- Exercise objective:
Beginning with the line that contains "The FreeCAD and Blender code for this object" and ending with the line that contains "return hypot(x, y), z", reproduce each line exactly; include both and add nothing.
** Start Records provided **
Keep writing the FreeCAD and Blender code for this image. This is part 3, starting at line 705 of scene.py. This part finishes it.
** End Records provided **
** Start Records provided **
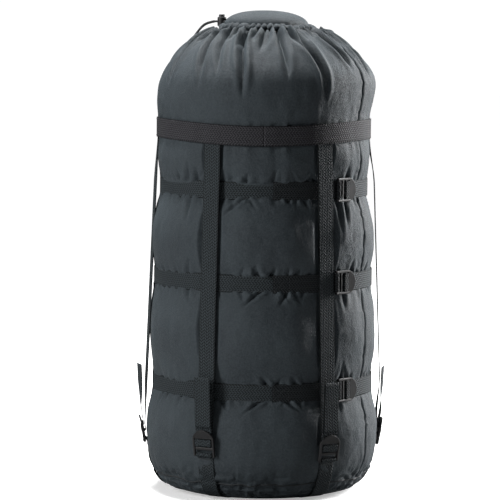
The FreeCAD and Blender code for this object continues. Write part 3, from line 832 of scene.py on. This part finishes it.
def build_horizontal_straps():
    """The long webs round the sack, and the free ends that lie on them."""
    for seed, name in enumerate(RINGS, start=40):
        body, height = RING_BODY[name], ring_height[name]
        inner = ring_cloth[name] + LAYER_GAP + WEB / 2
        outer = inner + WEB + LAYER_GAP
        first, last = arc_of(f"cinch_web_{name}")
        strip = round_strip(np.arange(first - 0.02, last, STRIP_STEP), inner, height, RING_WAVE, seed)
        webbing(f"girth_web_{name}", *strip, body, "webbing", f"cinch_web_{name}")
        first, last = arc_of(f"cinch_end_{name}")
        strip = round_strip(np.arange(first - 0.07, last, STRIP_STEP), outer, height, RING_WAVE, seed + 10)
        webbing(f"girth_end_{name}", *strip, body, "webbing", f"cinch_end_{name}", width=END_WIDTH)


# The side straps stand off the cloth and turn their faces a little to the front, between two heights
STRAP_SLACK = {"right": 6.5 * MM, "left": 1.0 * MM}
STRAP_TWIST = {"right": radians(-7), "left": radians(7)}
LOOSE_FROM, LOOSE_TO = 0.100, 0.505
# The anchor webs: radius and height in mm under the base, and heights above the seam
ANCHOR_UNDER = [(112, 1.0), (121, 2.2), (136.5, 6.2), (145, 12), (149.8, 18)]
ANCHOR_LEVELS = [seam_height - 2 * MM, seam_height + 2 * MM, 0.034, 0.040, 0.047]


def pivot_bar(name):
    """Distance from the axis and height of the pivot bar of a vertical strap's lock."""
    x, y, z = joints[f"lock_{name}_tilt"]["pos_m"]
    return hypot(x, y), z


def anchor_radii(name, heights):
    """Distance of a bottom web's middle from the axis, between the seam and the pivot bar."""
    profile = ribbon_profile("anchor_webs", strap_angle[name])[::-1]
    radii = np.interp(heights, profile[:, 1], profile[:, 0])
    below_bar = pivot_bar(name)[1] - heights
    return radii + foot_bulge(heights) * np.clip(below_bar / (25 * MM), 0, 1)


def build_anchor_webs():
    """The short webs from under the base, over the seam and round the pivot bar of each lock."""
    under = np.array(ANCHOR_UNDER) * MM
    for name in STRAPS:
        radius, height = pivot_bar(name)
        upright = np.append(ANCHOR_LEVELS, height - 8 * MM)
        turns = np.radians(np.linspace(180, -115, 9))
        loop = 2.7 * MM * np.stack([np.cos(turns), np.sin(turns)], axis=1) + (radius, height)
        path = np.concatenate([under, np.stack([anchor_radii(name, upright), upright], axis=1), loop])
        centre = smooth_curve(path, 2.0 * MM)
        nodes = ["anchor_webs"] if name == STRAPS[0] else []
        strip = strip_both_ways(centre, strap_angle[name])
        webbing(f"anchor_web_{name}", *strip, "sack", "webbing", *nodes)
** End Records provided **
- Exercise response:
The FreeCAD and Blender code for this object continues. Write part 3, from line 832 of scene.py on. This part finishes it.
def build_horizontal_straps():
    """The long webs round the sack, and the free ends that lie on them."""
    for seed, name in enumerate(RINGS, start=40):
        body, height = RING_BODY[name], ring_height[name]
        inner = ring_cloth[name] + LAYER_GAP + WEB / 2
        outer = inner + WEB + LAYER_GAP
        first, last = arc_of(f"cinch_web_{name}")
        strip = round_strip(np.arange(first - 0.02, last, STRIP_STEP), inner, height, RING_WAVE, seed)
        webbing(f"girth_web_{name}", *strip, body, "webbing", f"cinch_web_{name}")
        first, last = arc_of(f"cinch_end_{name}")
        strip = round_strip(np.arange(first - 0.07, last, STRIP_STEP), outer, height, RING_WAVE, seed + 10)
        webbing(f"girth_end_{name}", *strip, body, "webbing", f"cinch_end_{name}", width=END_WIDTH)


# The side straps stand off the cloth and turn their faces a little to the front, between two heights
STRAP_SLACK = {"right": 6.5 * MM, "left": 1.0 * MM}
STRAP_TWIST = {"right": radians(-7), "left": radians(7)}
LOOSE_FROM, LOOSE_TO = 0.100, 0.505
# The anchor webs: radius and height in mm under the base, and heights above the seam
ANCHOR_UNDER = [(112, 1.0), (121, 2.2), (136.5, 6.2), (145, 12), (149.8, 18)]
ANCHOR_LEVELS = [seam_height - 2 * MM, seam_height + 2 * MM, 0.034, 0.040, 0.047]


def pivot_bar(name):
    """Distance from the axis and height of the pivot bar of a vertical strap's lock."""
    x, y, z = joints[f"lock_{name}_tilt"]["pos_m"]
    return hypot(x, y), z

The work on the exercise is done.